> Written problem
Pick out and copy every line below that has the word "joints".

> Records for the exercise

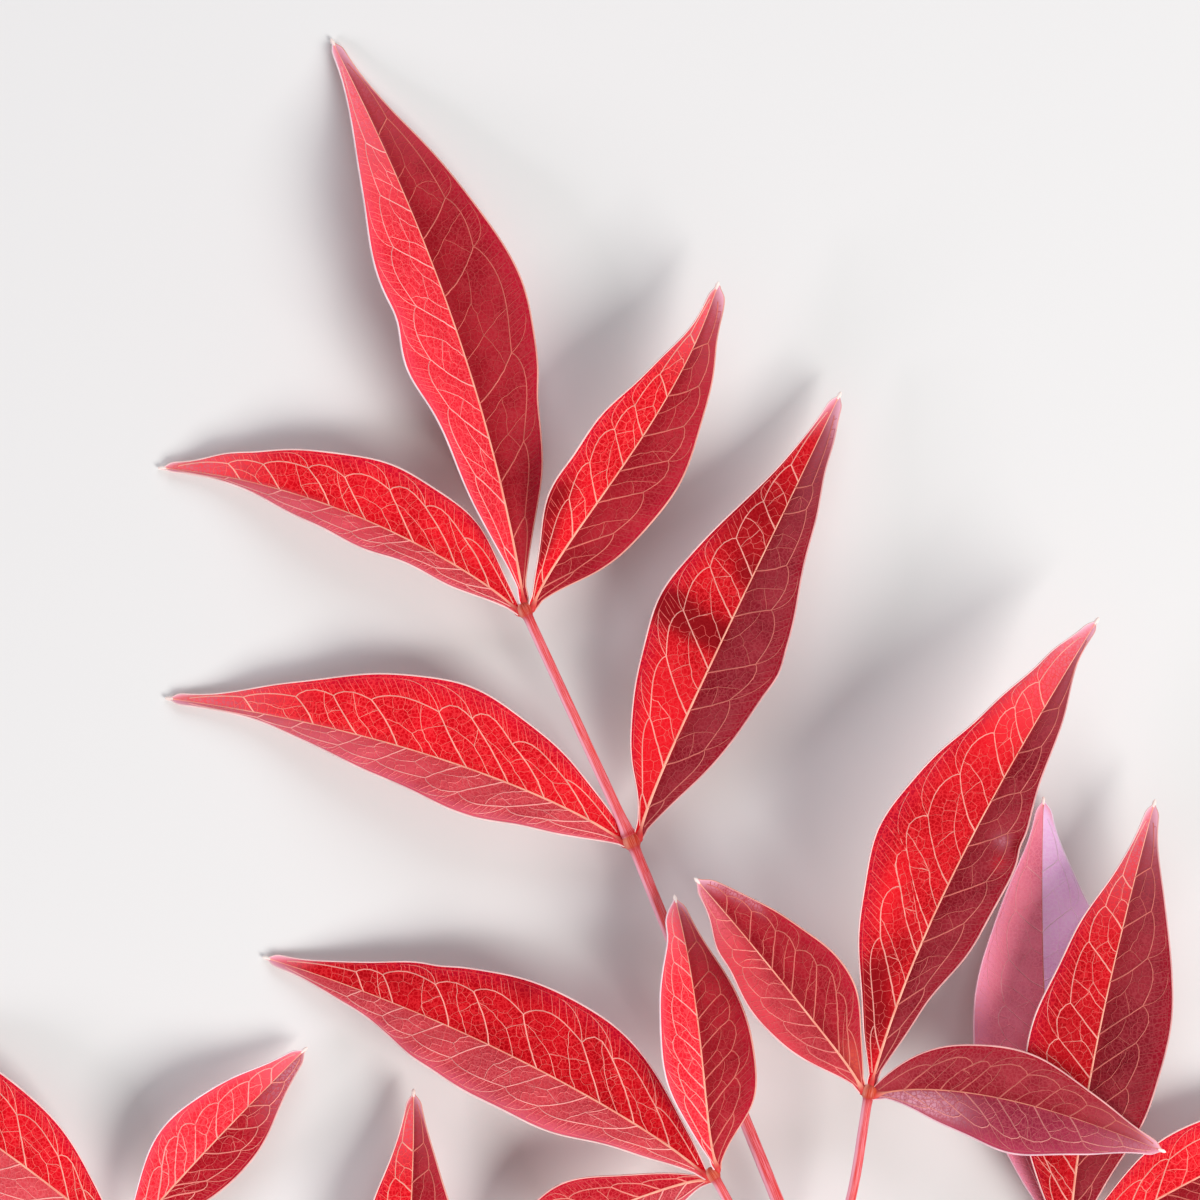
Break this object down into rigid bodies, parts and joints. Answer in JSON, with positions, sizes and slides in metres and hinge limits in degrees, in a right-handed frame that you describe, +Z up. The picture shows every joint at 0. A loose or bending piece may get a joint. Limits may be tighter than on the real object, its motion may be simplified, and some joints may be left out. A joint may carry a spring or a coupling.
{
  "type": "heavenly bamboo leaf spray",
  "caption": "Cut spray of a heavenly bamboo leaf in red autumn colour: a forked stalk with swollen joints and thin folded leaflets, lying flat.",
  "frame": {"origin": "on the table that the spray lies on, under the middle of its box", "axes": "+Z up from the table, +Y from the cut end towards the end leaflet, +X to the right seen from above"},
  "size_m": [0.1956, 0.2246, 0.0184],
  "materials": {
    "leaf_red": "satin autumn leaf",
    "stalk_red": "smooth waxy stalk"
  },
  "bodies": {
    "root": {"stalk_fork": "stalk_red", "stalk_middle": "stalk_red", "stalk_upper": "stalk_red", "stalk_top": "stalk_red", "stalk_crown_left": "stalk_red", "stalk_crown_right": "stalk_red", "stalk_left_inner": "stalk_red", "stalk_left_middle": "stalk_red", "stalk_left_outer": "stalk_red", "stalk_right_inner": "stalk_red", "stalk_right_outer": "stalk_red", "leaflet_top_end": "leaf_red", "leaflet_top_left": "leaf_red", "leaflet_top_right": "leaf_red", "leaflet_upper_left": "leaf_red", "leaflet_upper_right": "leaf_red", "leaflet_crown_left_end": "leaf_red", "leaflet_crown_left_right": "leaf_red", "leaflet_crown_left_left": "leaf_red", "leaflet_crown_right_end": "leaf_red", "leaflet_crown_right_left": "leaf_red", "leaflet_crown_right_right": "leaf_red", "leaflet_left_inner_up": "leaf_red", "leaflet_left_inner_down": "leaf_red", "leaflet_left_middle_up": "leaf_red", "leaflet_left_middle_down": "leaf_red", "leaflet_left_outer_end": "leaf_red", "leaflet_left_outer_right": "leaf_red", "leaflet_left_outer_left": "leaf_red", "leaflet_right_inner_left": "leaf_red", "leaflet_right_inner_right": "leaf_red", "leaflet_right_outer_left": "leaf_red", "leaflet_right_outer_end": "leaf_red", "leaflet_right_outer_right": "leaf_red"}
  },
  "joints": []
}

...

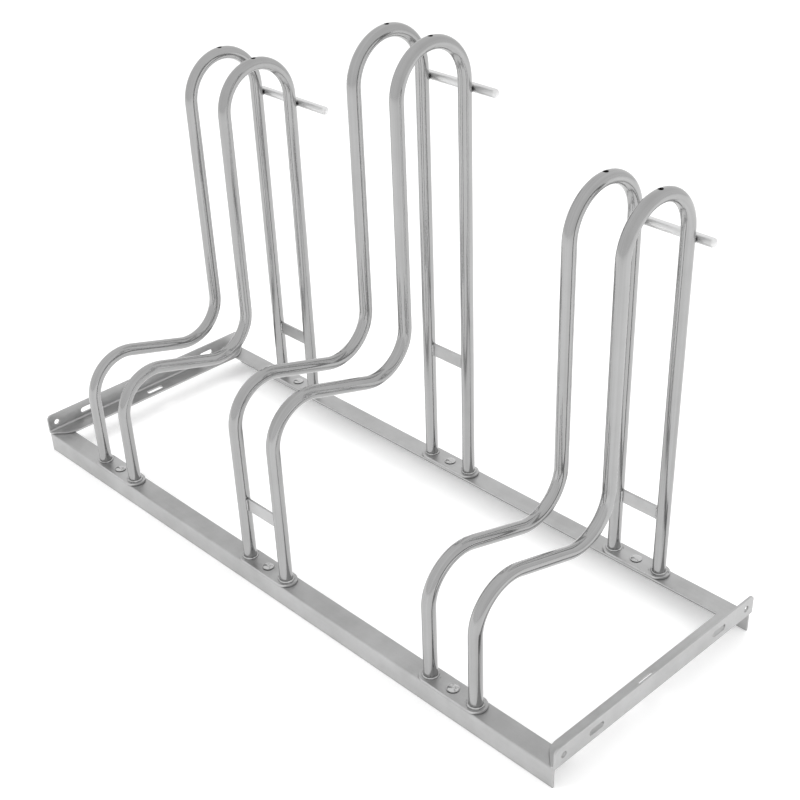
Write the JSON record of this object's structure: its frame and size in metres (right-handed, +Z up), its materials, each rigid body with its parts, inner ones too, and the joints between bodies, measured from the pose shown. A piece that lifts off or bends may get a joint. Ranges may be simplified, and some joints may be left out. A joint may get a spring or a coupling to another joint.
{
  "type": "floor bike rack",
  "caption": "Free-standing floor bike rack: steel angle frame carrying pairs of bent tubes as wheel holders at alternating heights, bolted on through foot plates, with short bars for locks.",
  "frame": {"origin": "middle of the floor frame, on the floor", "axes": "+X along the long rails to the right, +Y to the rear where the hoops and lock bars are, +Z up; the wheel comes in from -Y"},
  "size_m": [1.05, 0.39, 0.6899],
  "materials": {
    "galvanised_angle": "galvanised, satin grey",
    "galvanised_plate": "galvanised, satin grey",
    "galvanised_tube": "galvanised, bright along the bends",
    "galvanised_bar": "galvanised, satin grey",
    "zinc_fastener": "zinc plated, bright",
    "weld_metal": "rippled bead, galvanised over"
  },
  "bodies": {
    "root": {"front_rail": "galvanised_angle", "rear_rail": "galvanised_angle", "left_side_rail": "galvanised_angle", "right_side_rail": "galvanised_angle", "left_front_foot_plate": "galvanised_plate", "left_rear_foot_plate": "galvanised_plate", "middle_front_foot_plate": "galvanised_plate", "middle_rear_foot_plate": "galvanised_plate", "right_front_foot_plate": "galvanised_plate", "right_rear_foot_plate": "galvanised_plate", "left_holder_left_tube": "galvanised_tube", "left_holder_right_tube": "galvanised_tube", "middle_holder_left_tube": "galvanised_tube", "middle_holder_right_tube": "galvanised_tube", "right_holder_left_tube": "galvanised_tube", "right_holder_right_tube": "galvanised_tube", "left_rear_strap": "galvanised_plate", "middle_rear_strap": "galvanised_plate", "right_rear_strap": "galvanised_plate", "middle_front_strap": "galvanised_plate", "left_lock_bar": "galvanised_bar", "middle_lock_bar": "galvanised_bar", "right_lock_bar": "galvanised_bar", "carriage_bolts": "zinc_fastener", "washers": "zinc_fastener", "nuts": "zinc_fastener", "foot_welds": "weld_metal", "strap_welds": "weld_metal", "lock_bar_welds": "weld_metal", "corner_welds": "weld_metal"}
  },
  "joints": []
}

> Task output
Break this object down into rigid bodies, parts and joints. Answer in JSON, with positions, sizes and slides in metres and hinge limits in degrees, in a right-handed frame that you describe, +Z up. The picture shows every joint at 0. A loose or bending piece may get a joint. Limits may be tighter than on the real object, its motion may be simplified, and some joints may be left out. A joint may carry a spring or a coupling.
  "caption": "Cut spray of a heavenly bamboo leaf in red autumn colour: a forked stalk with swollen joints and thin folded leaflets, lying flat.",
  "joints": []
Write the JSON record of this object's structure: its frame and size in metres (right-handed, +Z up), its materials, each rigid body with its parts, inner ones too, and the joints between bodies, measured from the pose shown. A piece that lifts off or bends may get a joint. Ranges may be simplified, and some joints may be left out. A joint may get a spring or a coupling to another joint.
  "joints": []